I spend most of the day refreshing OKC, in my browser and on my phone, and while I have a few potentially promising leads, Dustin’s gone silent.

In the evening, everyone at my company gets their Christmas present—a tailored pair of hand-made jeans from a reputable local shop. We tour the factory, an enormous workroom filled with stolid, motley machinery from older, more reliable decades. I resist the urge to run my fingers over the meticulously cataloged patterns, measured and cut and organized, we are told, by an exacting octogenarian who once designed for Levi’s.
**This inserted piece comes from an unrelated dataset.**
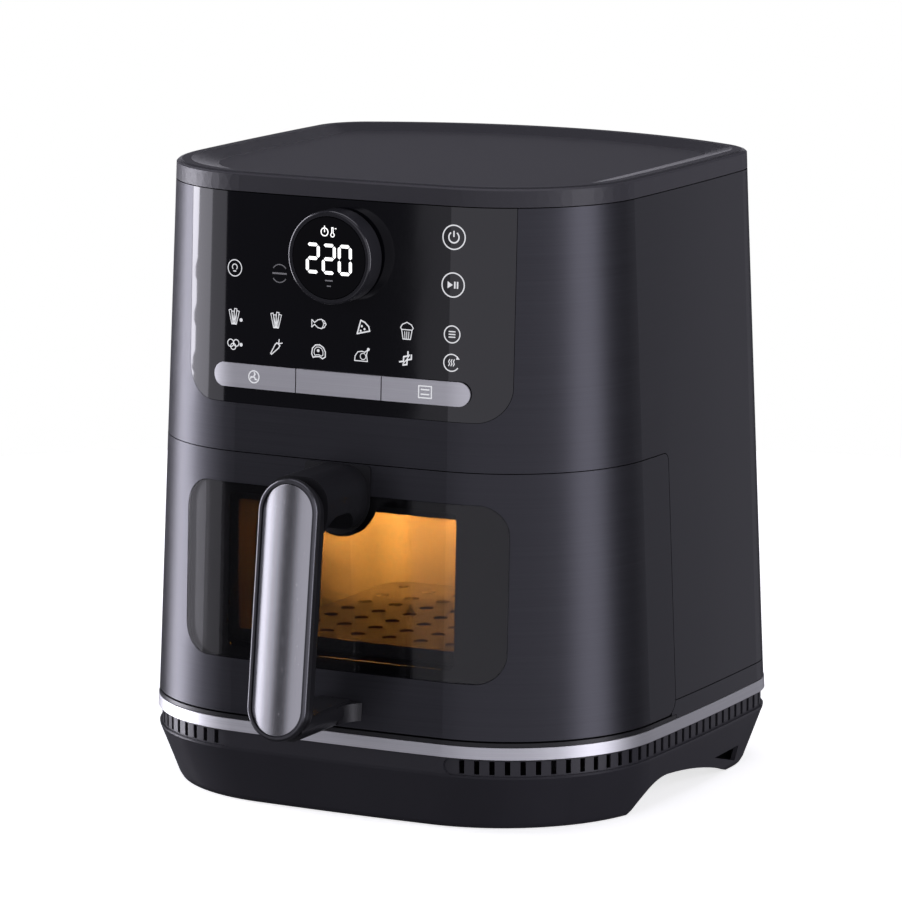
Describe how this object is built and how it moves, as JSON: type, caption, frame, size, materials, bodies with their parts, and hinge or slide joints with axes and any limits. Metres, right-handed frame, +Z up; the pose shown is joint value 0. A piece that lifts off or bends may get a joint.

I use a portion of my Christmas bonus to buy a woven artisanal necklace for my dear friend Sarah Cadence. A member of the staff wraps it carefully and lovingly and puts it in a brown paper bag.

But for all my efforts, I find myself dogged by Sunday, and fighting a rising swell of despair for which I can hardly account. As soon as is socially permissible, I make my goodbyes and slip out into the stark December night. There was beer at the event, and I’m a little buzzed, a little damaged. The walk back to the office, where I’m parked, where I left my stuff, lasts too long. When I arrive, I find three of my coworkers, all women, have beaten me to it—they’re back at their desks, but too engrossed in tying up the day’s loose ends to notice me as I gather my things and leave.

In my car, I make it a block before I realize something inside me is badly, badly wrong.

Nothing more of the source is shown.